The drills can also upbraid the surface or rock if scientists want to use the rover's instruments to have a closer look at the details.
Sticking the landing
Much like Curiosity, Mars 2020's rover will use a sky crane landing system. In order to land the rover gently on its wheels, a parachute slows the descent of the vehicle after entering the atmosphere and the heat shield separates. Rockets slow down the descent until it is safe enough for the sky crane attached to the rover to lower it on an "umbilical cord" of sorts. Sensors tell the sky crane when the rover has safely touched down, which cuts the cord and powers the crane to crash land far away from the path of the rover.
Then, it's ready to rove.
Unlike while it's on the surface and exploring, the rover's landing is entirely autonomous, with no help from engineers, This time, a range trigger will be added, which helps the descent vehicle determine if it needs to open the parachute earlier or later than expected.
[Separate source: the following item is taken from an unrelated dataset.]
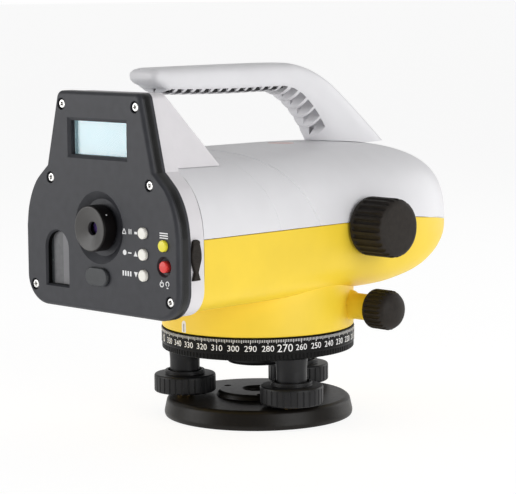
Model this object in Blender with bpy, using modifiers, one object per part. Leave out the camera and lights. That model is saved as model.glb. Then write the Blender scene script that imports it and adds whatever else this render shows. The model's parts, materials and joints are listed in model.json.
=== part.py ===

It will also use a suite of cameras to steer away from unsafe landing zones. This enables the rover to land in a more specific destination or a tighter spot. This new technology shrinks the area or margin of error by 50%.
But where to land? Scientists have narrowed it down to eight possible landing sites. They want it to be able to land safely on a flatter surface that is surrounded by rocky terrain with the signs of habitability they want to study.
"We want a lot of rocks or rock outcrop, because that's what tells us the geologic story," Farley said. "These must date from the days when Mars was wet 3.5 billion years ago. Out of the eight sites, the first half are associated with surface water such as rivers, lakes and deltas recorded in the rocks. The other half are associated with high temperature water circulating through the rocks. On Earth, those are areas where microbial life thrives."
Over the next couple of years, they hope to determine the final landing site.
"This is taking the first step towards what we've wanted for a long time," Farley said.